In some ways, all these strategies do make sense. But the better question is this: Is it working? Are you happier today than you were 1 year ago or 3 years ago? Are these religious activities helping or not? Far too often, these religious activities stem from this type of thinking: God has entrusted me with managing my Sin and I must do the best I can to deal with this. My role as a Christian is to make sure that I am doing all I can to manage sin, please God, please others, and keep up this appearance that I am doing all I can to be the best I can be. In other words, you approach the Christian life like a person who wants to lose 30 pounds: What do I need to do to lost 30 pounds and what do it need to do to focus on making sure I don’t have any sin affecting my life. Give me the disciplines and the activities to lose 30 pounds and give me the plan to make sure I am a good Christian who manages Sin and pleases God.

But the problem with this thinking is that my walk with God then has to be earned. To lose 30 pounds, I must earn or do something and to manage my Sin, I also must do something. I cannot be passive and think that losing 30 pounds is going to happen by me not doing something. And the same is true when it comes to my Christian walk: I have got to do something and not be passive. Being an active Christian and managing my Sin is my role and responsibility and to do this, I must make sure I am active and not passive.

So my question in all of this activity is this: What do you do with Proverbs 3:5-6? Come on now, you know those verses. “Trust in the Lord with all thy Heart and Lean Not on thy own Understanding. In all your ways acknowledge Him and He will direct your paths.” All Christians are familiar with these versus as they are the hallmark of what or how to live the Christian life. Yes, it is me trusting in God. But when it comes to managing my sin, I shift the focus from Trusting in God to Trusting in me. Hey, I got myself in this mess and this pattern of Sin. I am the one who needs to fix or manage or change this Sin.

So when we start to think that we have to manage our Sin our way, then we began the process of putting on a mask. Instead of confessing our Sin to God and others, and pray for each other, we then falsely assume that it is my role and my way to manage my sin my way. To trust in God means to really trust that God does want to help me manage my Sin and that I can trust others with who I really am. To trust in God, and not on my own understanding, means to really trust in Him and not me. It means when I am in a community of believer’s like a church or Bible study that I can confess my faults and sins to one another so that I can be healed.

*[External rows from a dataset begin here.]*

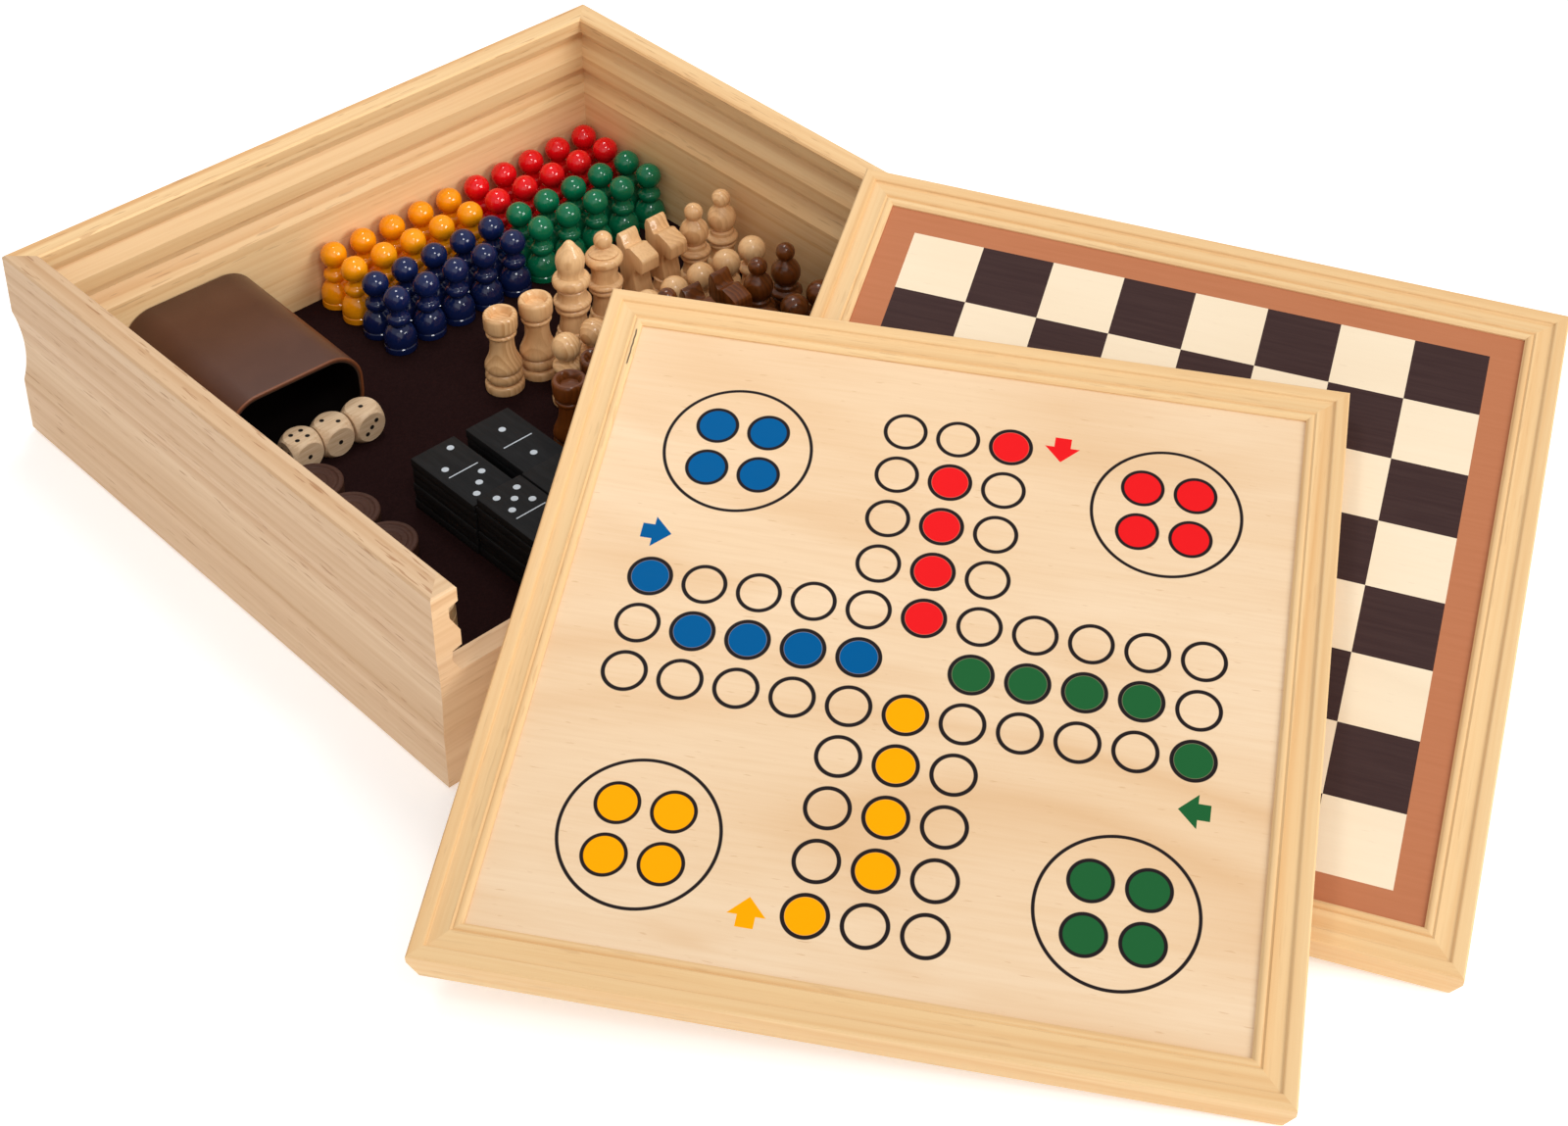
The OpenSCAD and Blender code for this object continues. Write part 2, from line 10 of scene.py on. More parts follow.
import bpy
from mathutils import Euler, Matrix, Vector
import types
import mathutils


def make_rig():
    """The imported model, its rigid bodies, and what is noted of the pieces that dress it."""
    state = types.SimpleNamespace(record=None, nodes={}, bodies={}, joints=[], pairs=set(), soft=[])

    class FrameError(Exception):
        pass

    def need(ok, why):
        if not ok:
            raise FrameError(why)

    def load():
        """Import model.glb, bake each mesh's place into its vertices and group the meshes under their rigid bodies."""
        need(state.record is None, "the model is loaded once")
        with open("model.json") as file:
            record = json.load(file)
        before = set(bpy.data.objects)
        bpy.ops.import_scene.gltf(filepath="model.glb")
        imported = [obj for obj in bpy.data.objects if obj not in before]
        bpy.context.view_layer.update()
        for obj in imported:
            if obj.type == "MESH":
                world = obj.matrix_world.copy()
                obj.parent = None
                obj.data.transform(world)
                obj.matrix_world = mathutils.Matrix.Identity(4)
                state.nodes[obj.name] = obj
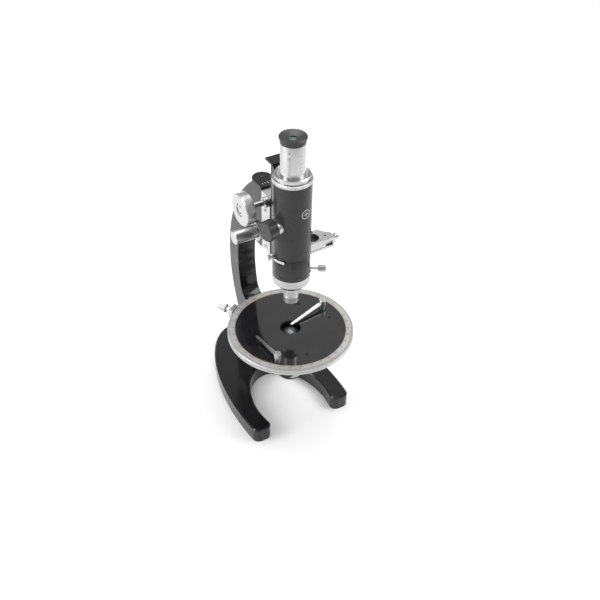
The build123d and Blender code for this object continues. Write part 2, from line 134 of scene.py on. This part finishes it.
enamel = finish("black_enamel", (0.007, 0.0075, 0.008), (0.009, 0.0095, 0.010), (0.13, 0.17),
                coat=0.08, scale=12, fine=1500, bump=0.006, worn=WORN_ENAMEL, ior=1.38)
# the body tube gets a darker, less glossy copy of the black enamel: painted shade that keeps the tube
# darker than the arm under the same lights
tube_enamel_painted_shade = finish("tube_enamel_painted_shade", (0.005, 0.0055, 0.006), (0.007, 0.0075, 0.008), (0.15, 0.19),
                     scale=12, fine=1500, bump=0.006, worn=WORN_ENAMEL, ior=1.3)
lacquer = finish("black_lacquer", (0.008, 0.008, 0.009), (0.014, 0.014, 0.015), (0.05, 0.11),
                 coat=0.5, scale=45, fine=900, bump=0.02)
fitting = finish("black_fitting", (0.014, 0.014, 0.015), (0.028, 0.028, 0.028), (0.32, 0.46),
                 scale=90, fine=1800, bump=0.12, worn=(0.09, 0.085, 0.08))
nickel = finish("nickel_plate", NICKEL_DARK, NICKEL_LIGHT, (0.26, 0.34), metallic=1.0, scale=22,
                fine=900, bump=0.03, worn=(0.42, 0.40, 0.36), wear=0.66)
turned = finish("nickel_turned", NICKEL_DARK, NICKEL_LIGHT, (0.26, 0.34), metallic=1.0,
                stretch=(1, 1, 0.15), scale=50, fine=700, bump=0.02)
silvered = finish("silvered_scale", (0.45, 0.455, 0.46), (0.53, 0.535, 0.54), (0.36, 0.48), metallic=0.75,
                  scale=60, fine=1600, bump=0.08, worn=(0.36, 0.33, 0.28))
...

In other words, what importance to you place on James 5:16: “Therefore confess your sins to one another, and pray to God for one another, so that you may be healed.” So trusting God and confessing to one another our sins really is the best approach. You see, as you go through life, trusting God and confessing our sins to God and one another is the best strategy. Trust always helps us become truth-tellers instead of mask-wearers. When we speak and be honest with who we really are, then we can take off our mask, admit that trying to manage my sin my way is not working, I then will start to experience hope and healing in my life. Choose hope and healing and not managing and fixing.

So whom do you confess your ongoing sin to? Can you trust in God and lean not on your own understanding of how to manage your sin? Can you take off your mask and be truthful and honest with who you really are?